» **Source material**
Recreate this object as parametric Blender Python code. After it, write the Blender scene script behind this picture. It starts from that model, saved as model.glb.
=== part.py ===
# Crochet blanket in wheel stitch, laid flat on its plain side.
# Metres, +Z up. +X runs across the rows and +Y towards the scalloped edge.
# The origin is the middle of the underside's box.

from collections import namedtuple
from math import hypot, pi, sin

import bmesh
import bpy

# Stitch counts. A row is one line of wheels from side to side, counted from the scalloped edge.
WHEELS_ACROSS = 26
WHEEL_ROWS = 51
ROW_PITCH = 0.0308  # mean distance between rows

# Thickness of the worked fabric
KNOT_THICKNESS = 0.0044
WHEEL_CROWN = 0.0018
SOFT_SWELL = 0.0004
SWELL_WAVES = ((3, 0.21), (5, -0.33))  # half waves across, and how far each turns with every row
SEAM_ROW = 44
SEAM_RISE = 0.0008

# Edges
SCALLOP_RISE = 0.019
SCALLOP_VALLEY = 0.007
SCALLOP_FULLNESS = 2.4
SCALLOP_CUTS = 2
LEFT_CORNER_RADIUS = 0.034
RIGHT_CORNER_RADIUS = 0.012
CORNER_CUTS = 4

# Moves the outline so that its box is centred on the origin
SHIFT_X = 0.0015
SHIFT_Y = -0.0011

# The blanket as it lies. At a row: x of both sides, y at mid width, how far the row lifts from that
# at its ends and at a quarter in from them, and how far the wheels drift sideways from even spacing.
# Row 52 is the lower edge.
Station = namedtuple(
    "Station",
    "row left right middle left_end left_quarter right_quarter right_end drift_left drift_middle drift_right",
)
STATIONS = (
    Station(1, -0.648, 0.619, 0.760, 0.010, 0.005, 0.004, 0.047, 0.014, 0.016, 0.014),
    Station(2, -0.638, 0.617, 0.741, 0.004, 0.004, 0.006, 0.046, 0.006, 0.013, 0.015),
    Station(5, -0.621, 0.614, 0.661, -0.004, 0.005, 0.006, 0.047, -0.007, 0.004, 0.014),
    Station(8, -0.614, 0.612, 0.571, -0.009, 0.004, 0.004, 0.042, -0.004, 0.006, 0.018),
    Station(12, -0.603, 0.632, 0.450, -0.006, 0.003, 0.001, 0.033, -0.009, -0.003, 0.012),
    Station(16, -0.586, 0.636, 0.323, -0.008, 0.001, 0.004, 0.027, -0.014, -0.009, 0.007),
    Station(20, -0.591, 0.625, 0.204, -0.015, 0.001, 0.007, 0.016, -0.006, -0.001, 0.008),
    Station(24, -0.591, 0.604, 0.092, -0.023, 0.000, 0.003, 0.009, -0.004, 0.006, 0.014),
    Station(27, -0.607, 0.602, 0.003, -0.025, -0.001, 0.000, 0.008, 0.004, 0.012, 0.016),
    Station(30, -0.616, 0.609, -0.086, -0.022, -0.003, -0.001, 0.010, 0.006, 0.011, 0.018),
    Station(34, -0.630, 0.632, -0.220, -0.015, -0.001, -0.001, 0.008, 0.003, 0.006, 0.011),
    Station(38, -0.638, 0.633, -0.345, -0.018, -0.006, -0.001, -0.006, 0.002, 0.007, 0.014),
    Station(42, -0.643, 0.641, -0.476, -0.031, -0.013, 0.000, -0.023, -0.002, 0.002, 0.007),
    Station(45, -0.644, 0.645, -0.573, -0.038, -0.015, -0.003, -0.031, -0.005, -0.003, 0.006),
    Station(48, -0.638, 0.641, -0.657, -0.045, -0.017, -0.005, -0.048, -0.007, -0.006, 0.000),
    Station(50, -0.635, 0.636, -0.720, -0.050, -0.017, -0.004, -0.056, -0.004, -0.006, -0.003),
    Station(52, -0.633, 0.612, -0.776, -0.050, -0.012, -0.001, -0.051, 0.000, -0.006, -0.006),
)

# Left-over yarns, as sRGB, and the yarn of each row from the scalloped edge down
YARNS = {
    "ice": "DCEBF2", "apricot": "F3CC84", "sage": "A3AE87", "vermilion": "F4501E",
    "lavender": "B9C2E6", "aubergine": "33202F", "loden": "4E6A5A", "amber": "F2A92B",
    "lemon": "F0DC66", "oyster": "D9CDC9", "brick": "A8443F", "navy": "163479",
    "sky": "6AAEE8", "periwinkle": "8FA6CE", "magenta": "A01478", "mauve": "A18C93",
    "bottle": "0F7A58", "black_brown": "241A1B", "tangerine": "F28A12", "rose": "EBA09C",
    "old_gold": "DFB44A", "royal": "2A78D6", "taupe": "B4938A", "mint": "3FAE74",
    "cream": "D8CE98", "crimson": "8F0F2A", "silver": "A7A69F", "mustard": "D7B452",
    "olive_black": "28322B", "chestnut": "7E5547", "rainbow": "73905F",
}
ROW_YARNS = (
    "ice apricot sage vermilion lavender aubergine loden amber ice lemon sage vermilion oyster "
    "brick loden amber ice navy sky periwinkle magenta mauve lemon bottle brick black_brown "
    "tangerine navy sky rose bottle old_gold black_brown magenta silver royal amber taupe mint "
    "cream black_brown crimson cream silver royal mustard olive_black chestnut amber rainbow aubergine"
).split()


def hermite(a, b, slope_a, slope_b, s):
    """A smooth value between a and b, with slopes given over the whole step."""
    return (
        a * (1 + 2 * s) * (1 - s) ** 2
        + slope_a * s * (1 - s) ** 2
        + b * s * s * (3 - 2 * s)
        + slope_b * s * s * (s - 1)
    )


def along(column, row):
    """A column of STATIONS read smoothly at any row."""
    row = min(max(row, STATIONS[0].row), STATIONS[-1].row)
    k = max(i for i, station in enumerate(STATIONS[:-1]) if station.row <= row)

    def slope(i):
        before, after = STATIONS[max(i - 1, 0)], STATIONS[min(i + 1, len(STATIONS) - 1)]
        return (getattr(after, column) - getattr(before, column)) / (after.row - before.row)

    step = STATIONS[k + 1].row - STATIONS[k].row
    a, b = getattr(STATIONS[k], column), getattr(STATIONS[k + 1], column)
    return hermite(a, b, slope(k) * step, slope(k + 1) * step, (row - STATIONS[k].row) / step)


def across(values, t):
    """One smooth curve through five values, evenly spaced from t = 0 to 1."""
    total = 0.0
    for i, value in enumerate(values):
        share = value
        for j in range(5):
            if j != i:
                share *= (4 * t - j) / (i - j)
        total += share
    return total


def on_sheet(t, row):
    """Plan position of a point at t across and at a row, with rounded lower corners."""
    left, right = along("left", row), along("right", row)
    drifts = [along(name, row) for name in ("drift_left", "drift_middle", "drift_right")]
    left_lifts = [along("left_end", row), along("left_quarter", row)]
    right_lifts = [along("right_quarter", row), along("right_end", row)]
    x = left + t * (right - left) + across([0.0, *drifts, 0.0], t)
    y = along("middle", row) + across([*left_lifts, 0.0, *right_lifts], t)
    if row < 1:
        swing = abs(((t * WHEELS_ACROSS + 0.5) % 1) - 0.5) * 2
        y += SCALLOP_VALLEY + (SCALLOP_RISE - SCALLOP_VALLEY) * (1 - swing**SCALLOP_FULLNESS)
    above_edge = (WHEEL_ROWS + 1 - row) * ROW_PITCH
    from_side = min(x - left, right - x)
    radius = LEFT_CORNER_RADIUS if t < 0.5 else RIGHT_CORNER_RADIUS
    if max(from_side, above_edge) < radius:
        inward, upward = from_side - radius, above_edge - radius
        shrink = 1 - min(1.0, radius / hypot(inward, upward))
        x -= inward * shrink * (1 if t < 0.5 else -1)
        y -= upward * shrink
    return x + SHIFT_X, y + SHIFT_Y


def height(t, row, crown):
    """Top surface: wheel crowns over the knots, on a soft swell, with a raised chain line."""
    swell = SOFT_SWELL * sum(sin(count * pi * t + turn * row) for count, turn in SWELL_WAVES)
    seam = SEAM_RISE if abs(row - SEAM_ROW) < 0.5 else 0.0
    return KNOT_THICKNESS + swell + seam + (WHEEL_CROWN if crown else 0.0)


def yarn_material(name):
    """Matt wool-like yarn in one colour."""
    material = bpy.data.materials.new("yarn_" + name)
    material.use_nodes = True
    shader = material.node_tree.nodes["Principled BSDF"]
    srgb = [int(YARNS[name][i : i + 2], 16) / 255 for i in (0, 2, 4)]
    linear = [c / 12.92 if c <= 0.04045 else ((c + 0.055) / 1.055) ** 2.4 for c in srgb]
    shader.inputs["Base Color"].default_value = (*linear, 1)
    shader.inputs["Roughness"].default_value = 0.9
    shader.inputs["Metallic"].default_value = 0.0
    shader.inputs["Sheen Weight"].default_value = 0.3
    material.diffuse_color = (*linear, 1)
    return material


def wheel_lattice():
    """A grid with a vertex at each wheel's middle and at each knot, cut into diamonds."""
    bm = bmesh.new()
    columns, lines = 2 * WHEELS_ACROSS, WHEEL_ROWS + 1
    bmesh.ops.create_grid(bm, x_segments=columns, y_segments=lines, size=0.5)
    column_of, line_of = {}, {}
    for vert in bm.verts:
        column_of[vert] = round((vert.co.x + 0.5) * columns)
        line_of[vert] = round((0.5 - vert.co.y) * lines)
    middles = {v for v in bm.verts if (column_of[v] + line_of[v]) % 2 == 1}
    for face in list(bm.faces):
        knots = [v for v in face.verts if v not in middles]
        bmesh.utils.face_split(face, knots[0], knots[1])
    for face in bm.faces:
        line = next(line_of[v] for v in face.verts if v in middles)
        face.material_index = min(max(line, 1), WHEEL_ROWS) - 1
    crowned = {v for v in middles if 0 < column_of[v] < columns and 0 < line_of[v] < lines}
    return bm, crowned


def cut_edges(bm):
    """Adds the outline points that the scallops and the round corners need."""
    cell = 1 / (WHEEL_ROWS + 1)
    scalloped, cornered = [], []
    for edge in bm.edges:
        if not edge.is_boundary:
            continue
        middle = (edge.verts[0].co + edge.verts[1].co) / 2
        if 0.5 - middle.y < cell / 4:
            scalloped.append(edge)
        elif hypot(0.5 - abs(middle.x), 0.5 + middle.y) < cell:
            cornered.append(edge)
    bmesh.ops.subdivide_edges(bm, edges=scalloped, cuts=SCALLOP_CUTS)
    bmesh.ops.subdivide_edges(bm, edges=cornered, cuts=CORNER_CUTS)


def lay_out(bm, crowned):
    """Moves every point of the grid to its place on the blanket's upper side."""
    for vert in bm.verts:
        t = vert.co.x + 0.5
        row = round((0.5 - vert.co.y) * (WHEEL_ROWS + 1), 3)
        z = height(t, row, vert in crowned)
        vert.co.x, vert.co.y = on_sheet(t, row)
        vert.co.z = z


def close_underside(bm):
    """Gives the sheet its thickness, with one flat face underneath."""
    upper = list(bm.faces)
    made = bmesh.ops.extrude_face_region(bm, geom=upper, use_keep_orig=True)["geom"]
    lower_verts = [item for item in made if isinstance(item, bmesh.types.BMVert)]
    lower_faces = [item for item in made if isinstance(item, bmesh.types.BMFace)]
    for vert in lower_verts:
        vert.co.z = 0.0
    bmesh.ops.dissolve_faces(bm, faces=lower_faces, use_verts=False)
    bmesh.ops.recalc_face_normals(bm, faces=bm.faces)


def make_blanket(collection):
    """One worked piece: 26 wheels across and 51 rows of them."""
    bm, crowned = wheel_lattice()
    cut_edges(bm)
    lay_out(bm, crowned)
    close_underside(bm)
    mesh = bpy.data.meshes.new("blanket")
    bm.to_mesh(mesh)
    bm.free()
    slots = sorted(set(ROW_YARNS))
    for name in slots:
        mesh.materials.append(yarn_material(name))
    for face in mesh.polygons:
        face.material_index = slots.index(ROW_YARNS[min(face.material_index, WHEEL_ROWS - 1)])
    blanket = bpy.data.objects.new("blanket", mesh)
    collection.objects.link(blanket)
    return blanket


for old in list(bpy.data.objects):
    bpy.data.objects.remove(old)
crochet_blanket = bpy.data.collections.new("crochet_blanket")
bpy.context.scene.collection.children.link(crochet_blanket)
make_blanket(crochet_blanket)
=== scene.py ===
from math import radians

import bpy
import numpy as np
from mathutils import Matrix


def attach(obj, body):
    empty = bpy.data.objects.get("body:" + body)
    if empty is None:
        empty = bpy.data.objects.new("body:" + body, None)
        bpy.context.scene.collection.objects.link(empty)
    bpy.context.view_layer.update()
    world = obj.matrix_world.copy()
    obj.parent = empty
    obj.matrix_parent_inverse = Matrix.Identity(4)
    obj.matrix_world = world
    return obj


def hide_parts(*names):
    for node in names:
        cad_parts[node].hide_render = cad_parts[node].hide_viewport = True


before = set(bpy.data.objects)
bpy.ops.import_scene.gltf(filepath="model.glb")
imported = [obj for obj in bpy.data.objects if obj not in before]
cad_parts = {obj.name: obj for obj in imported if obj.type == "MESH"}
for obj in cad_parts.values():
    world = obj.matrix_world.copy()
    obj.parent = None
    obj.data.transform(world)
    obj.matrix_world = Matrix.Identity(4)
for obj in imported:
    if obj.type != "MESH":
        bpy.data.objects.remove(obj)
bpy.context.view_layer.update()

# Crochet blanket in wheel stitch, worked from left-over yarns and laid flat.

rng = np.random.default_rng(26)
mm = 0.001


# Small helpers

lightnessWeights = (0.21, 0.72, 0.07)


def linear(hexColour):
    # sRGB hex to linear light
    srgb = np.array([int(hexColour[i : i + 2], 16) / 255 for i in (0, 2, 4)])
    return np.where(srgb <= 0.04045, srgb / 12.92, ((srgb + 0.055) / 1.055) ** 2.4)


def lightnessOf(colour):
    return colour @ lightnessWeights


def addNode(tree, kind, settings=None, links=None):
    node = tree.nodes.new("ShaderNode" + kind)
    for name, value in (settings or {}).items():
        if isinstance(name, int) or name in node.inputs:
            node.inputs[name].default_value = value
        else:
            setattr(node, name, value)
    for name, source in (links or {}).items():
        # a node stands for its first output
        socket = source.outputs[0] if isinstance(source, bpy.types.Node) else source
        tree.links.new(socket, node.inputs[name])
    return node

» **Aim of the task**
Only the lines from the one holding "collection.objects.link(blanket)" through the one holding "obj.matrix_world = world" are wanted; retype them exactly.

» **Solution for this task**
    collection.objects.link(blanket)
    return blanket


for old in list(bpy.data.objects):
    bpy.data.objects.remove(old)
crochet_blanket = bpy.data.collections.new("crochet_blanket")
bpy.context.scene.collection.children.link(crochet_blanket)
make_blanket(crochet_blanket)
=== scene.py ===
from math import radians

import bpy
import numpy as np
from mathutils import Matrix


def attach(obj, body):
    empty = bpy.data.objects.get("body:" + body)
    if empty is None:
        empty = bpy.data.objects.new("body:" + body, None)
        bpy.context.scene.collection.objects.link(empty)
    bpy.context.view_layer.update()
    world = obj.matrix_world.copy()
    obj.parent = empty
    obj.matrix_parent_inverse = Matrix.Identity(4)
    obj.matrix_world = world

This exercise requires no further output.